Menemukan Kebahagiaan Sejati dalam Setiap Prosesnya
Kebahagiaan orang tua dalam mendidik anak bukanlah tujuan akhir, melainkan perasaan yang menyertai di setiap langkah perjalanan. Momen-momen sederhana seperti mendengar celotehnya tentang kebesaran Allah, melihatnya jujur mengakui kesalahan, atau menyaksikannya bersemangat pergi mengaji adalah sumber kebahagiaan yang tidak terkira. Kebahagiaan ini lahir dari kesadaran bahwa setiap lelah dan sabar yang kita curahkan adalah bentuk ibadah yang bernilai pahala jariyah. Inilah investasi terbaik yang hasilnya akan terus mengalir bahkan setelah kita tiada.
Kompas Pendidikan dari Al-Qur'an dan Hadis
Tanggung jawab mendidik anak adalah sebuah tugas mulia yang ditegaskan langsung oleh Rasulullah SAW. Beliau memberikan panduan yang jelas bahwa setiap orang tua adalah pemimpin yang akan dimintai pertanggungjawaban di hadapan Allah. Dalam sebuah hadis yang diriwayatkan oleh Bukhari dan Muslim, Rasulullah SAW bersabda:
"Setiap kalian adalah pemimpin, dan setiap pemimpin akan dimintai pertanggungjawaban atas yang dipimpinnya. Seorang suami adalah pemimpin bagi keluarganya dan ia akan ditanya tentang mereka. Seorang istri adalah pemimpin di rumah suaminya dan bagi anak-anaknya, dan ia akan ditanya tentang mereka." (HR. Bukhari dan Muslim).

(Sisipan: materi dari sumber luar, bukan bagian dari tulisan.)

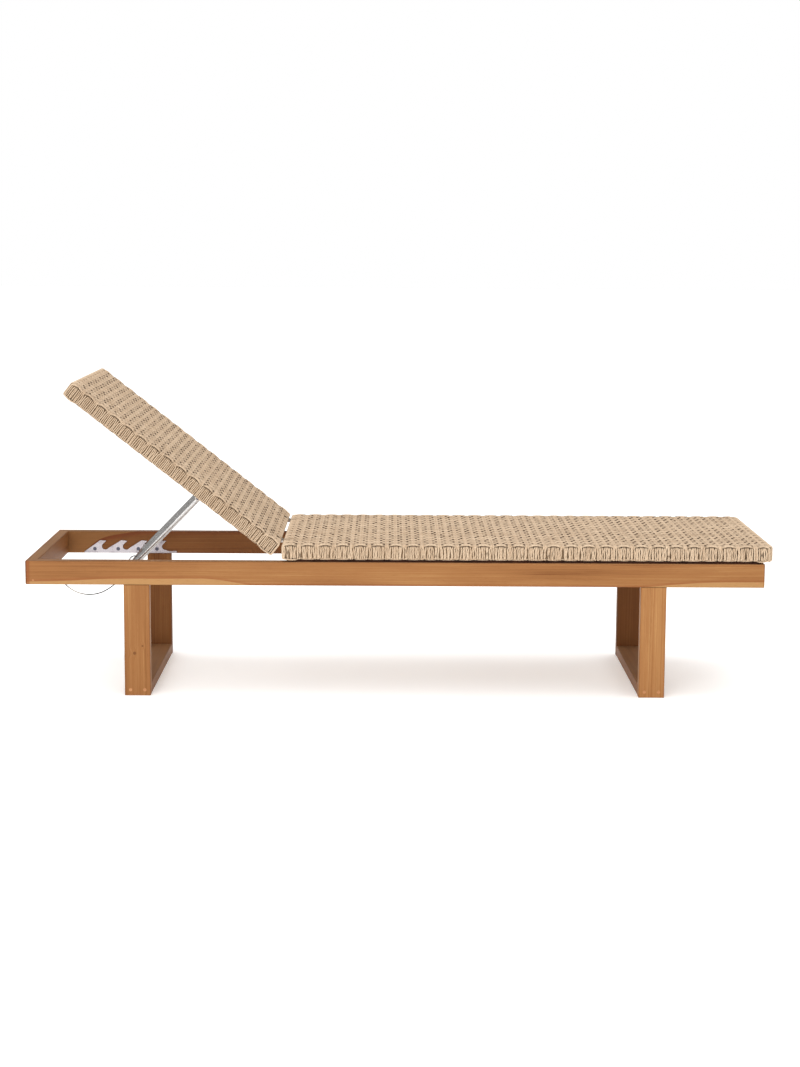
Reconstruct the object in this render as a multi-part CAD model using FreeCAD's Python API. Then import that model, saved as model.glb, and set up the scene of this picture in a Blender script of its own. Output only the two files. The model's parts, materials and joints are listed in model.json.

Hadis ini menjadi pengingat abadi bahwa peran mendidik anak bukanlah pilihan, melainkan kewajiban suci. Kebahagiaan sejati datang saat kita berhasil menjalankan kepemimpinan ini dengan sebaik-baiknya sesuai tuntunan-Nya.
Mendidik anak bukanlah beban, melainkan sebuah perjalanan ibadah terpanjang yang dipenuhi berkah. Semoga setiap lelah kita dalam membimbing mereka menjadi pemberat timbangan kebaikan di akhirat kelak.